Ok Lord me and you right..."
Thursday, December 14, 2006
Make a Path - Advent II, Year C, December 10, 2006 - Delivered at St. Mark's, Tampa, FL
Tuesday, December 12, 2006
And so, I'm spending this week repairin' to be ordained a priest. One might rightly say that I've been repairin' to be ordained a priest for the past seven years, and maybe even before that. But this week, it seems, I'm focusing more on the logistics. There are a lot of plans that need to (and will) fall into place. I'm practicing celebrating the Eucharist, practicing the words and the manual acts - working out the best way to do them so that I can be both authentic to myself and this congregation. I'm practicing my singing and chanting (even taking official voice lessons, as I believe I've mentioned, from a parishioner). I spoke a bit about my own reflections on all of this (specifically on what my call means to me) in my sermon last Sunday, which, in all honesty, may have been the best sermon I've delivered in my entire life. As soon as it's available I'll point you to an audio file of it.
The gravity of what is about to happen is finally settling in a bit. I had a series of four dreams two nights ago, each of which involved death or the threat of death in a different area/aspect of my life. I've taken this to mean that a certain part of me is about to die, so that I may be fully reborn as a priest of Christ's one, holy, catholic, and apostolic church. That doesn't make it any less scary, though in the final of the four dreams (which was the most direct and graphic), I had no sensation of fear or pain.

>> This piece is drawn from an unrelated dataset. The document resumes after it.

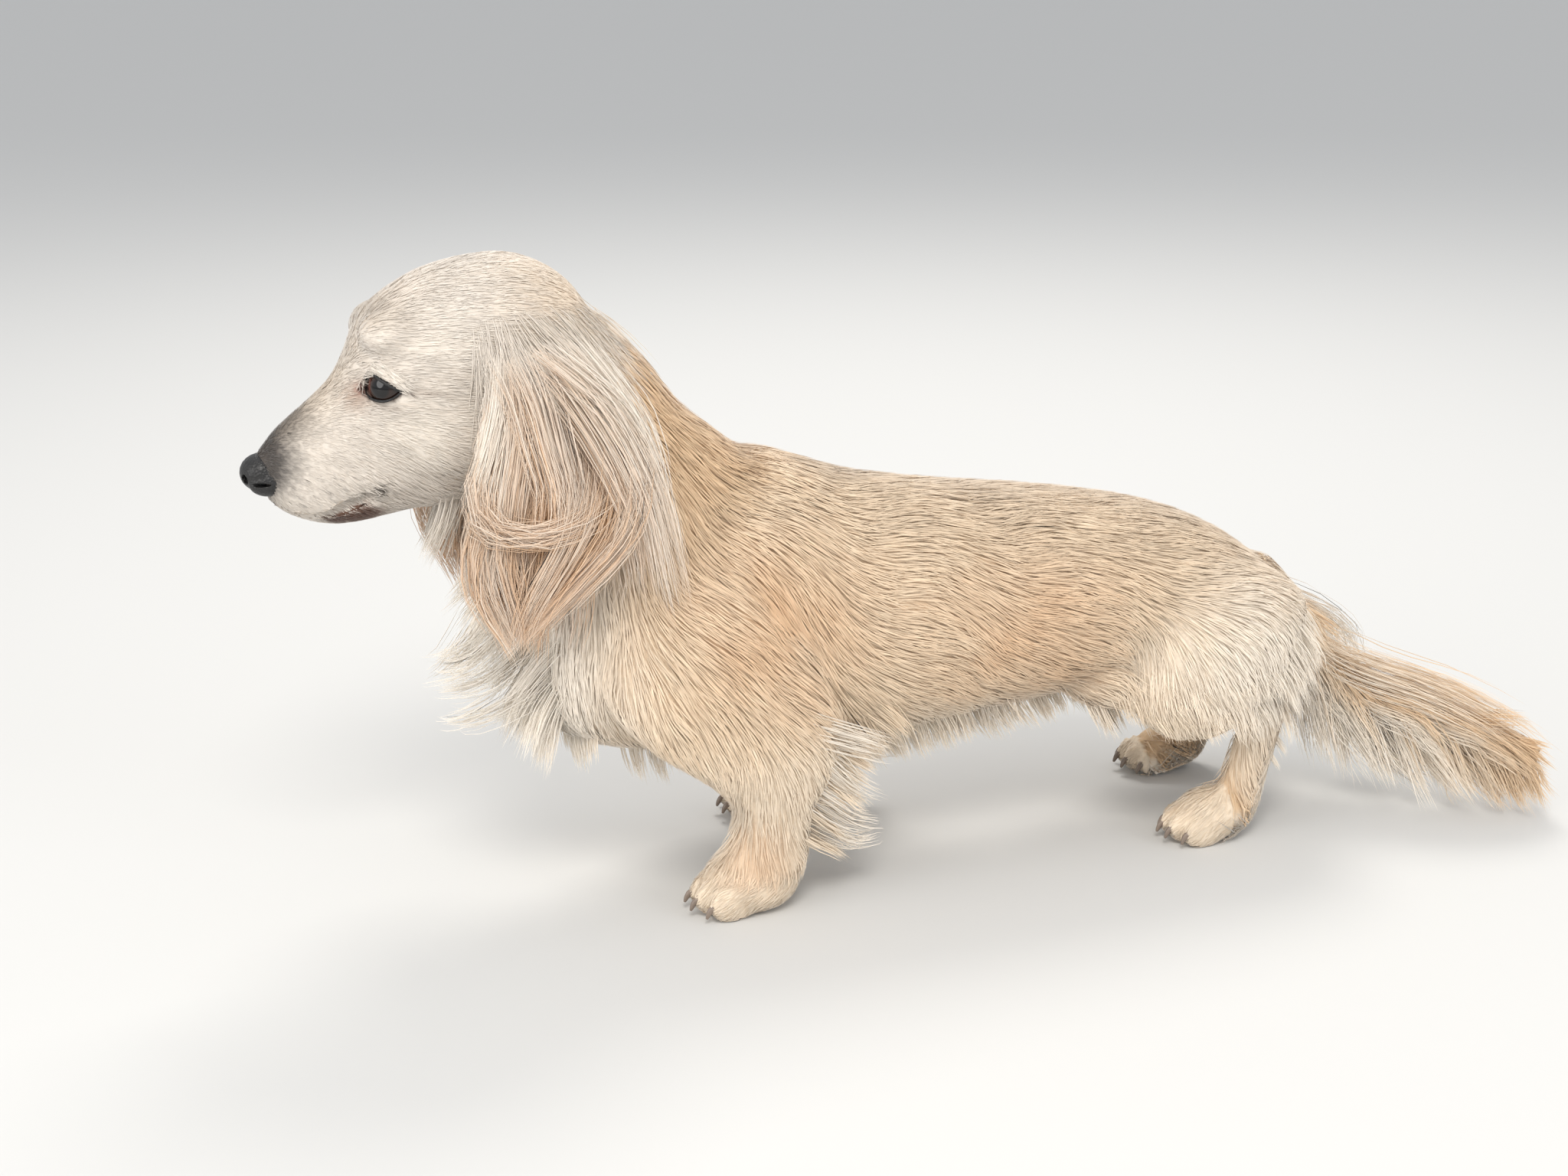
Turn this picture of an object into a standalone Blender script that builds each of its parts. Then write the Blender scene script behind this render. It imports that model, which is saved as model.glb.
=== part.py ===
"""A long-haired miniature dachshund, cream, standing still and slightly crouched behind.

Metres, +Z up. It faces -Y and its left side is +X. The four soles lie on z = 0, and x = y = 0 is the
middle of its bounding box. The tables below are in centimetres, in a frame whose x = 0 is the middle of
the body and whose y = 0 is the middle of the back.
"""

import math
import random

import bpy
import bmesh
import numpy as np
from mathutils import Matrix, Vector
from mathutils.bvhtree import BVHTree
from mathutils.kdtree import KDTree

CM = 0.01
GAP = 0.0003
PACE_GAP = 0.00045

SEED = 20

# A rib is (top or front point, bottom or back point, half width, x of its middle, taper). Points are
# (y, z). A taper above zero makes it wider at its first point, below zero at its second.
TORSO_RIBS = [
    ((-17.4, 12.6), (-17.3, 9.6), 1.5, 0.0, 0.0),
    ((-16.6, 14.6), (-16.6, 7.6), 3.0, 0.0, 0.0),
    ((-14.4, 16.6), (-14.6, 6.5), 4.1, 0.0, 0.0),
    ((-11.0, 18.2), (-11.4, 5.9), 4.7, 0.0, -0.05),
    ((-7.4, 18.9), (-7.4, 5.7), 5.0, 0.0, -0.10),
    ((-3.0, 17.8), (-3.0, 5.7), 5.25, 0.0, -0.12),
    ((1.0, 17.0), (1.0, 6.1), 5.3, 0.0, -0.10),
    ((5.4, 16.4), (5.4, 6.6), 5.1, 0.0, -0.08),
    ((9.4, 15.7), (9.4, 7.0), 4.8, 0.0, -0.05),
    ((12.4, 14.9), (12.8, 6.9), 4.6, 0.0, 0.0),
    ((15.0, 13.8), (15.6, 6.9), 4.3, 0.0, 0.0),
    ((17.2, 12.2), (17.2, 7.2), 3.5, 0.0, 0.0),
    ((18.7, 10.6), (18.2, 8.0), 2.0, 0.0, 0.0),
]
NECK_RIBS = [
    ((-6.5, 17.6), (-15.2, 8.8), 3.9, 0.0, -0.05),
    ((-8.6, 19.4), (-17.4, 12.4), 3.9, -0.1, -0.05),
    ((-10.4, 21.4), (-18.3, 14.8), 3.6, -0.3, 0.0),
    ((-12.0, 23.6), (-18.8, 16.8), 3.3, -0.5, 0.0),
    ((-13.6, 25.2), (-19.0, 18.6), 3.1, -0.7, 0.0),
    ((-15.4, 26.0), (-19.0, 20.2), 2.4, -0.7, 0.0),
]
HEAD_X = -0.7
HEAD_RIBS = [
    ((-27.75, 20.55), (-27.7, 18.3), 0.85, HEAD_X, 0.0),
    ((-27.2, 21.2), (-27.0, 17.7), 1.15, HEAD_X, -0.10),
    ((-26.3, 21.95), (-26.0, 17.25), 1.35, HEAD_X, -0.14),
    ((-25.5, 22.6), (-25.0, 17.05), 1.50, HEAD_X, -0.15),
    ((-24.8, 23.3), (-23.9, 17.1), 1.75, HEAD_X, -0.14),
    ((-24.1, 24.2), (-22.8, 17.3), 2.15, HEAD_X, -0.08),
    ((-23.3, 25.3), (-21.6, 17.5), 2.55, HEAD_X, -0.02),
    ((-22.4, 26.4), (-20.6, 17.5), 2.85, HEAD_X, 0.0),
    ((-20.6, 27.5), (-19.6, 17.8), 3.05, HEAD_X, 0.02),
    ((-18.2, 27.95), (-18.2, 18.6), 3.05, HEAD_X, 0.04),
    ((-16.5, 27.65), (-16.9, 19.8), 2.85, HEAD_X, 0.04),
    ((-15.1, 26.8), (-15.8, 21.0), 2.35, HEAD_X, 0.0),
    ((-14.3, 25.8), (-15.0, 22.4), 1.5, HEAD_X, 0.0),
]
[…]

Last month sometime I had a neat ordination dream, too. In it I was walking across the lawn between my house and the church early one Sunday morning. I was to preach that Sunday. As I am walking I realize I am naked, but I am carrying a blue shirt on a hanger over my shoulder. I am not nervous or fearful that I am naked, it is just a matter of fact. I hear the voice of the Boss Man calling from behind me, "I see you." I turn and reply, "I know." I think to myself, "I know I'll get dressed once I get to church."
So God, repair/fix/prepare my heart and soul to hear those words, "...and make him a priest in your Church."

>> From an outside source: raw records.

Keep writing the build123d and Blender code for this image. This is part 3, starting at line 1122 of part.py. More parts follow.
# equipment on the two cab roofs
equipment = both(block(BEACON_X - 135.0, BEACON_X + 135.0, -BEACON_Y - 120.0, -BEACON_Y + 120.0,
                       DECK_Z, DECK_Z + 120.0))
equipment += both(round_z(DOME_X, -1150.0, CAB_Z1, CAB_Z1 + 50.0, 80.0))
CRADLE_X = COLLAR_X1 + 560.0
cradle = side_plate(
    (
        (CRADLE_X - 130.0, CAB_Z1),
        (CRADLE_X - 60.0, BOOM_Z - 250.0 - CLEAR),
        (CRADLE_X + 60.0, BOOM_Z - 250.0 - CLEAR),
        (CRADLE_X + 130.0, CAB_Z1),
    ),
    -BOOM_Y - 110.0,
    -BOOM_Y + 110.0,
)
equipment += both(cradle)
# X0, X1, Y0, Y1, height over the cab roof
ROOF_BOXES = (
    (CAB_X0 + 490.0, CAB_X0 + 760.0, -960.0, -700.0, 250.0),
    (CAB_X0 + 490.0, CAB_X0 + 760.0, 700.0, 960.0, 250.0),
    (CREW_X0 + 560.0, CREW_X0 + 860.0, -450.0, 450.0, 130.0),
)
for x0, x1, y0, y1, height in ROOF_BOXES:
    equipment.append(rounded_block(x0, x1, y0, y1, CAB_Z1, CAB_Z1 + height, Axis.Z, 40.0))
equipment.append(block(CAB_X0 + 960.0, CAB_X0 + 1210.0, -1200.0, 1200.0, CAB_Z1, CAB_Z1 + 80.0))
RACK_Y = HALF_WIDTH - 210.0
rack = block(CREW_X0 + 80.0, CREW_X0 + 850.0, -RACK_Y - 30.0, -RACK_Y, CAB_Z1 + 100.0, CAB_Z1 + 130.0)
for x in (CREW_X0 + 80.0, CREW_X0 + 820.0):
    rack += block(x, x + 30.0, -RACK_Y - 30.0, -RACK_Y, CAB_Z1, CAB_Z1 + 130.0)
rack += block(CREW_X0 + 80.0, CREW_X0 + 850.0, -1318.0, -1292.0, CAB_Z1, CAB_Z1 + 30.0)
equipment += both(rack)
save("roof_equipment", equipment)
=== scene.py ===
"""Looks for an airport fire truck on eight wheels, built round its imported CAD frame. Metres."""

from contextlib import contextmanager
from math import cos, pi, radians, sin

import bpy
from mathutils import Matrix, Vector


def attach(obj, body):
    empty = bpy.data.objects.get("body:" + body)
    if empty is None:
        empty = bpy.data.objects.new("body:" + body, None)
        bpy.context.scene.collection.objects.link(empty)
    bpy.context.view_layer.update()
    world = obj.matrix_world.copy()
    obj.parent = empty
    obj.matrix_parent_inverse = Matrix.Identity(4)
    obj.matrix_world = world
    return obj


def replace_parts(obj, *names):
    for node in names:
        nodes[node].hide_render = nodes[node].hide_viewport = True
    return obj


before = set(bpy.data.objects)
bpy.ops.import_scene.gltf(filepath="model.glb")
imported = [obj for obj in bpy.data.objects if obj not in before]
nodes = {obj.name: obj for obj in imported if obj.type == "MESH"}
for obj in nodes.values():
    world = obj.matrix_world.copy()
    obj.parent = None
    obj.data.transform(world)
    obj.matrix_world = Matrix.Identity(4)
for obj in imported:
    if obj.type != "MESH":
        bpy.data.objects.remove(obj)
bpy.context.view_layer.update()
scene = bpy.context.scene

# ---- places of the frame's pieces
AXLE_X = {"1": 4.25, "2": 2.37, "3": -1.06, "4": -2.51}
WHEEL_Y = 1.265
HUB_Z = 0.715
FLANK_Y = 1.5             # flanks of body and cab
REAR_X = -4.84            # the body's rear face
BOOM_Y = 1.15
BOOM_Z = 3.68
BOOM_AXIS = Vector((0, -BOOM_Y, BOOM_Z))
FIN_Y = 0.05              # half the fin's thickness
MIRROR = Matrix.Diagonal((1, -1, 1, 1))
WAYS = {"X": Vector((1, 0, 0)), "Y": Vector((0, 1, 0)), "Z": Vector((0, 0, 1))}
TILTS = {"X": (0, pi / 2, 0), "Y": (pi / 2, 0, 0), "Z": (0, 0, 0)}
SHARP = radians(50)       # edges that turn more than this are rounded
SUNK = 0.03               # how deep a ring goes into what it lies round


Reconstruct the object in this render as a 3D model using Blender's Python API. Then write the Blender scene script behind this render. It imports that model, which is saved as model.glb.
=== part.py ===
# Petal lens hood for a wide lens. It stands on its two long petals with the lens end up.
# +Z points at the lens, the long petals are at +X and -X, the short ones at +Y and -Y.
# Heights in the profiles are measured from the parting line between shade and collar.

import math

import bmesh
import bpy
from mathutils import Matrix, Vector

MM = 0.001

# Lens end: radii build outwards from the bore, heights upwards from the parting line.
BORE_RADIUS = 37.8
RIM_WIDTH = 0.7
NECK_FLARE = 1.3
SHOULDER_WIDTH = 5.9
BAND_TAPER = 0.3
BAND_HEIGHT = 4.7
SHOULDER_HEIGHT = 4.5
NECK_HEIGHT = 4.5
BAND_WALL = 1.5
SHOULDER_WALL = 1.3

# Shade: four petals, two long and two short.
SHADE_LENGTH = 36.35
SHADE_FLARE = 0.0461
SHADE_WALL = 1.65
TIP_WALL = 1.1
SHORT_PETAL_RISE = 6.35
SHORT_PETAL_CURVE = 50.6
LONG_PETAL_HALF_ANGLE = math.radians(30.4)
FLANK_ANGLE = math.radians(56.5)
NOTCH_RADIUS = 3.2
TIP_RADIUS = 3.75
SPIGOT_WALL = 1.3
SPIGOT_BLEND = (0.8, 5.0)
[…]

Saturday, December 09, 2006
Friday, December 08, 2006
Tomorrow is the electing convention for my diocese. You may read that as: tomorrow is the day I find out if the Boss Man will be leaving us to become the Big Boss Man or not. If so, that presents a whole host of other issues and things to be anxious about. If not, things will get back to normal in a week or so.
Next weekend I am being ordained a priest. I'm starting to feel it - wondering if I will be prepared, or even if full preparation is even possible. Feeling the grace of Christ's abounding mercy ever-present, as there is no way I am qualified to do this, to become this, otherwise. And the logistics are driving me up the wall.

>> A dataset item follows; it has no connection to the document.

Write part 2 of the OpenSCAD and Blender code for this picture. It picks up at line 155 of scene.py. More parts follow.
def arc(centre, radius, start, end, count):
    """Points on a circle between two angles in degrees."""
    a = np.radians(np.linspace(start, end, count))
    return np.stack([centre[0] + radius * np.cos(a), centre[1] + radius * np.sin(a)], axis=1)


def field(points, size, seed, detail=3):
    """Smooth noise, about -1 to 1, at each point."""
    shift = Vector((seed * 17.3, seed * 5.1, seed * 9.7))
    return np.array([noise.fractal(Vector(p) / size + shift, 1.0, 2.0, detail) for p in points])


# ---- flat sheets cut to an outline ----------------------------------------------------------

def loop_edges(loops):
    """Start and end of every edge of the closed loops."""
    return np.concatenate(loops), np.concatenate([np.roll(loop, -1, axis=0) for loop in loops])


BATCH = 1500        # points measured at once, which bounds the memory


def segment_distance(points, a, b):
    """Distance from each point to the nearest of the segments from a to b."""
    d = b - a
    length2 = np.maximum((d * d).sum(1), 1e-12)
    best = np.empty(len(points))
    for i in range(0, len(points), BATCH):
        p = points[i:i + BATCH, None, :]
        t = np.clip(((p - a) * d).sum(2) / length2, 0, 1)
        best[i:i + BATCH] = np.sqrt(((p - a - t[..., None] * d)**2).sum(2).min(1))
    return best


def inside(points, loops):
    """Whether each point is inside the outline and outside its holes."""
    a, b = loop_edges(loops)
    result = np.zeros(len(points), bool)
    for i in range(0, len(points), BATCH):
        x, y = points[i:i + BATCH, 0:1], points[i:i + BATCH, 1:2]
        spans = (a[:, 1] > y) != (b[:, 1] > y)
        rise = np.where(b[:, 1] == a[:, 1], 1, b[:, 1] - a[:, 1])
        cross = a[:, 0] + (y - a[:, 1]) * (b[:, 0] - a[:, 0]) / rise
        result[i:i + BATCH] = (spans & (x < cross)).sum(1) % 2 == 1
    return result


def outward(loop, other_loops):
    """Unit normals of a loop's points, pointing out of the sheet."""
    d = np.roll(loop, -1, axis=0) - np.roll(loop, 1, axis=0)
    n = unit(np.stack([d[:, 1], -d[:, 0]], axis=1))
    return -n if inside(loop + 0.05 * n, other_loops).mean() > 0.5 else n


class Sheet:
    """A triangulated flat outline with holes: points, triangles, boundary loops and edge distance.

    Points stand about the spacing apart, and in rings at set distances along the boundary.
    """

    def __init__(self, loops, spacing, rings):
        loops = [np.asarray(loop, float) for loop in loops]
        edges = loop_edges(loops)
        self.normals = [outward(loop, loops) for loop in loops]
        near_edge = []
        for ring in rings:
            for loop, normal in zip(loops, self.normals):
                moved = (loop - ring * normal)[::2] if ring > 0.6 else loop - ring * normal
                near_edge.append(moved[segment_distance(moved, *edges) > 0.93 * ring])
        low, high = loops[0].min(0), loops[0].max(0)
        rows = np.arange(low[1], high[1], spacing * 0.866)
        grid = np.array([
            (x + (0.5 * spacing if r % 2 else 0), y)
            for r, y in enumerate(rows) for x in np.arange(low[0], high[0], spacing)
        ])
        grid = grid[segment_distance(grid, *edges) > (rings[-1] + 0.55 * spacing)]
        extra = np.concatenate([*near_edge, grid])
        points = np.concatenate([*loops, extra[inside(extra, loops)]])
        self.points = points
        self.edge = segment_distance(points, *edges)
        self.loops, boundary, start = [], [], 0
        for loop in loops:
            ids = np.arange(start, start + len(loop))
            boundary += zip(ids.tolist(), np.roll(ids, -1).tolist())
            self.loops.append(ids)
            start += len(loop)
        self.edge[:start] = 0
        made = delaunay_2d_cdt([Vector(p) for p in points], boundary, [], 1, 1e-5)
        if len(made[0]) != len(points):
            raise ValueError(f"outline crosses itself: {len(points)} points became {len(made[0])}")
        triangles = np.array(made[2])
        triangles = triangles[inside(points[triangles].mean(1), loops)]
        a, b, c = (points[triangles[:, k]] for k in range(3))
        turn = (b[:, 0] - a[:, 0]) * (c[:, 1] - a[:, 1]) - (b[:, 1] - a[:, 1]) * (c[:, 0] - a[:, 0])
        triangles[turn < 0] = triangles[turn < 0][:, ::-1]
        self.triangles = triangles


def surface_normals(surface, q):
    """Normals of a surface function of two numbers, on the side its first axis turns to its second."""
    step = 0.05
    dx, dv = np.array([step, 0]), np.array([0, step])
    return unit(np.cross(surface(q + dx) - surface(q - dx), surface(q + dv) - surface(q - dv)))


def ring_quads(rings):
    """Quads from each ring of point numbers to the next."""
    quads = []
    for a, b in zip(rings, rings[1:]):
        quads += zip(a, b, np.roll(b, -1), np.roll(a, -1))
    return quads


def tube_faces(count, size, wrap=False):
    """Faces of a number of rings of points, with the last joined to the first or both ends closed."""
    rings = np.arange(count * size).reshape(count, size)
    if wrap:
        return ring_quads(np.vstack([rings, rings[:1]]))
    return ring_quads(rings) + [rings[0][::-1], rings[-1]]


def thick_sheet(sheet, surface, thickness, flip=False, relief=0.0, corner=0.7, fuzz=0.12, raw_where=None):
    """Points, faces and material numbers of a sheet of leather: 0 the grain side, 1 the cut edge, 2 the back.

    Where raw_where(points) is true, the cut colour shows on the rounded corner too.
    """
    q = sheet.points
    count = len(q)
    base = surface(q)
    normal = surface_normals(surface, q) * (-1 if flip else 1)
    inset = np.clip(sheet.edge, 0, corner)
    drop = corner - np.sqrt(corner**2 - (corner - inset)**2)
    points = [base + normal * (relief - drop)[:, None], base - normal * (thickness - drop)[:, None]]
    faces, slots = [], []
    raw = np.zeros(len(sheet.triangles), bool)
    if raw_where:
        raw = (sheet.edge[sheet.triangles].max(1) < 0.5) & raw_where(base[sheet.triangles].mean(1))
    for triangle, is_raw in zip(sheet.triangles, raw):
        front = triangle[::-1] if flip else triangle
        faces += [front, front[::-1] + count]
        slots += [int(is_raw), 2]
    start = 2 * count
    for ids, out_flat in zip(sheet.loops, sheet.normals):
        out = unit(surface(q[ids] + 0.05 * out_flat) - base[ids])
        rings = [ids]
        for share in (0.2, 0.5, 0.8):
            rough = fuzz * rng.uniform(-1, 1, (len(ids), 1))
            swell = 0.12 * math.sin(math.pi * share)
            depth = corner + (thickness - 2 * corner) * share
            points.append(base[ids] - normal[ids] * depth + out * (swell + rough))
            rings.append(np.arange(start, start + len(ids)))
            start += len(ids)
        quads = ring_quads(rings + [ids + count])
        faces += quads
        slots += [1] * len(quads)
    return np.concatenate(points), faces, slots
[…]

I'm preaching this Sunday and have my basic ideas worked out, but am pretty far from a full sermon.
Plans for all the Christmas-y services are underway and consuming.
Plans for taking my youth to Advent Camp, which the diocese cancelled but I said I was doing anyway, are shaping up. Instead of a Diocesan Advent Camp, it will be a St. Mark's Advent Camp. My kids seemed to relish the idea of just us at DaySpring.
But all of these are weighing heavily on my mind and soul. As a result I almost flipped my lid today over some minor slight and subsequent annoyance. The Boss Man called tonight and we talked about each of our anxieties together, agreeing that it was in fact such anxiousness causing our stress levels to bubble up.
And so, calling to mind the film Bad Boys...
Wooo-saa. Wooo-saa. Wooo-saa.
Wednesday, December 06, 2006
And my heart was not so strangely warmed.
Tuesday, December 05, 2006
I quickly remarked to myself, "And this film is too much theory, not enough understanding." It tried to be a treatise (usually these are best kept to the medium of writing, as they make for boring films) on existential philosophy, without really having a grasp on what the philosophers were trying to say. Now, I'm not saying that I do, but I would look for more engagement with them than simply watching people sit around and quote them. Anyone who can read can do that.
I gave the movie two stars, because it had so much potential, but, in my opinion, fell flat. Rent at your own risk.
Sunday, December 03, 2006
Friday night we had movie night for the Youth Group on the new big screen HDTV someone kindly donated to us. We watched "Elf" which was funny enough, but after the movie was over, an enormous pillow fight erupted and it didn't take the kids long to discover how to gang up on ole Fr. Ryan. I held my own, though. One of the other adults there chuckled, "I'm pretty sure that this was covered in 'Safeguarding God's Children'!"
Saturday morning we had Diocesan Convention. The convention voted to do something downright silly that promises to have nothing less than some negative impact in the future. But hey, don't blame me, I didn't get a vote. I also heard that the Boss Man did well at his Bishop Walkabout interview things. Good/not good.
Saturday afternoon: WAKE FOREST WON THE ACC FOOTBALL CHAMPIONSHIP!!! WE'RE GOING TO THE ORANGE BOWL, BABY!!!!! Wake Forest is generally unsure how to play football in the month of January, so this should be interesting, but I think we will pose a fair threat to Louisville.
Saturday night was near-legendary. Not quite as legendary as other nights I've written about on here, but close. It was the softball team's cookout party and it was a blast. Everyone on the team is really cool and just all around fun people to hang out with. And I haven't played Flip-Cup in a looong time. We're gearing up for next season: the little bro has a spot on the team now, which was a great off-season addition. I'll soon be taking the glove expert on the team to Sport's Authority so she can help me get a more appropriate (read: one she likes better that's bigger than the baseball/softball hybrid I have now) glove. That'll be fun. Another of our members won't be able to play on account of a stupid work related move to NYC, so we were bummed by that news. We'll definitely miss both his bat and his glove. But hopefully the little bro can pick up the defensive slack at least, plus there's still a slim chance he won't have to go.
So, that's the news. The news that's fit to print, anyway.